🤖 AI Summary
Current evaluations of bias in code generation are largely confined to simple conditional statements, failing to capture the subtle biases present in real-world programming contexts. This work proposes a systematic evaluation framework grounded in machine learning pipelines, with a specific focus on the introduction of sensitive attributes during the feature selection stage. By testing both code-specific and general-purpose large language models across diverse prompts and complexity levels, the study reveals— for the first time—that existing assessment methods substantially underestimate real-world bias risks: 87.7% of generated ML pipelines incorporate sensitive attributes, markedly higher than the 59.2% detected using conditional-statement-based tests.
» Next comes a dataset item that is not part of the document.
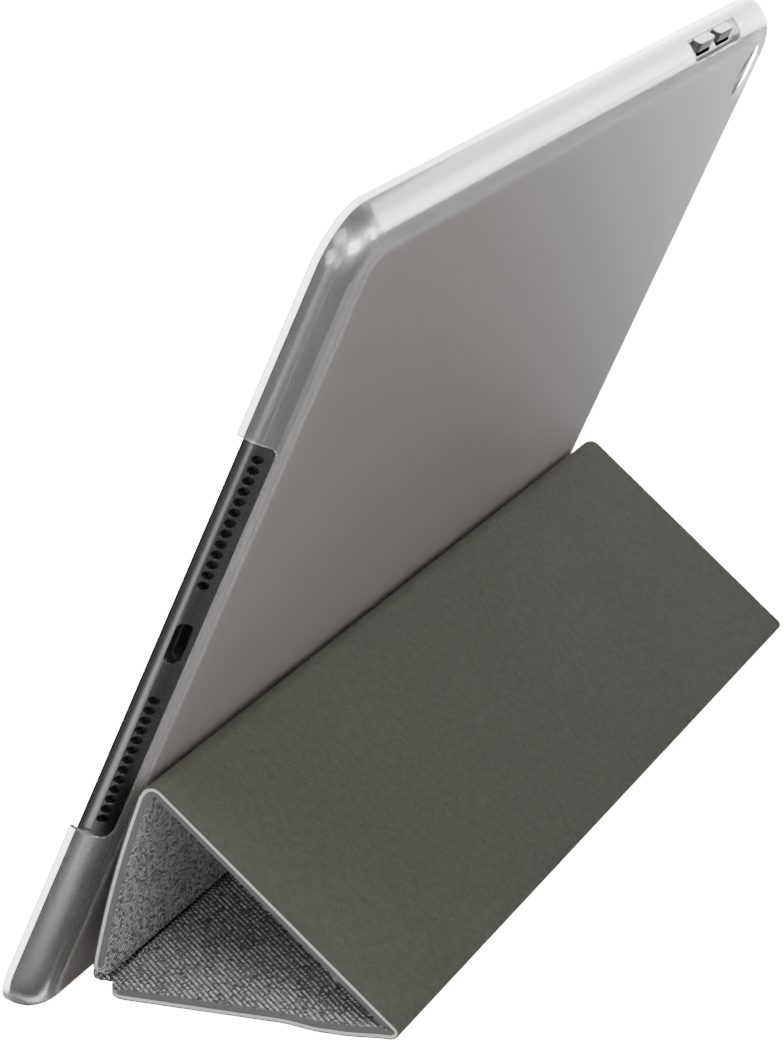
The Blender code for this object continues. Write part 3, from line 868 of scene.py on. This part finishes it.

This discrepancy persists robustly across multiple bias mitigation strategies, thereby challenging the validity of current bias evaluation paradigms.
📝 Abstract
Prior work evaluates code generation bias primarily through simple conditional statements, which represent only a narrow slice of real-world programming and reveal solely overt, explicitly encoded bias. We demonstrate that this approach dramatically underestimates bias in practice by examining a more realistic task: generating machine learning (ML) pipelines. Testing both code-specialized and general-instruction large language models, we find that generated pipelines exhibit significant bias during feature selection. Sensitive attributes appear in 87.7% of cases on average, despite models demonstrably excluding irrelevant features (e.g., including "race" while dropping "favorite color" for credit scoring). This bias is substantially more prevalent than that captured by conditional statements, where sensitive attributes appear in only 59.2% of cases. These findings are robust across prompt mitigation strategies, varying numbers of attributes, and different pipeline difficulty levels. Our results challenge simple conditionals as valid proxies for bias evaluation and suggest current benchmarks underestimate bias risk in practical deployments.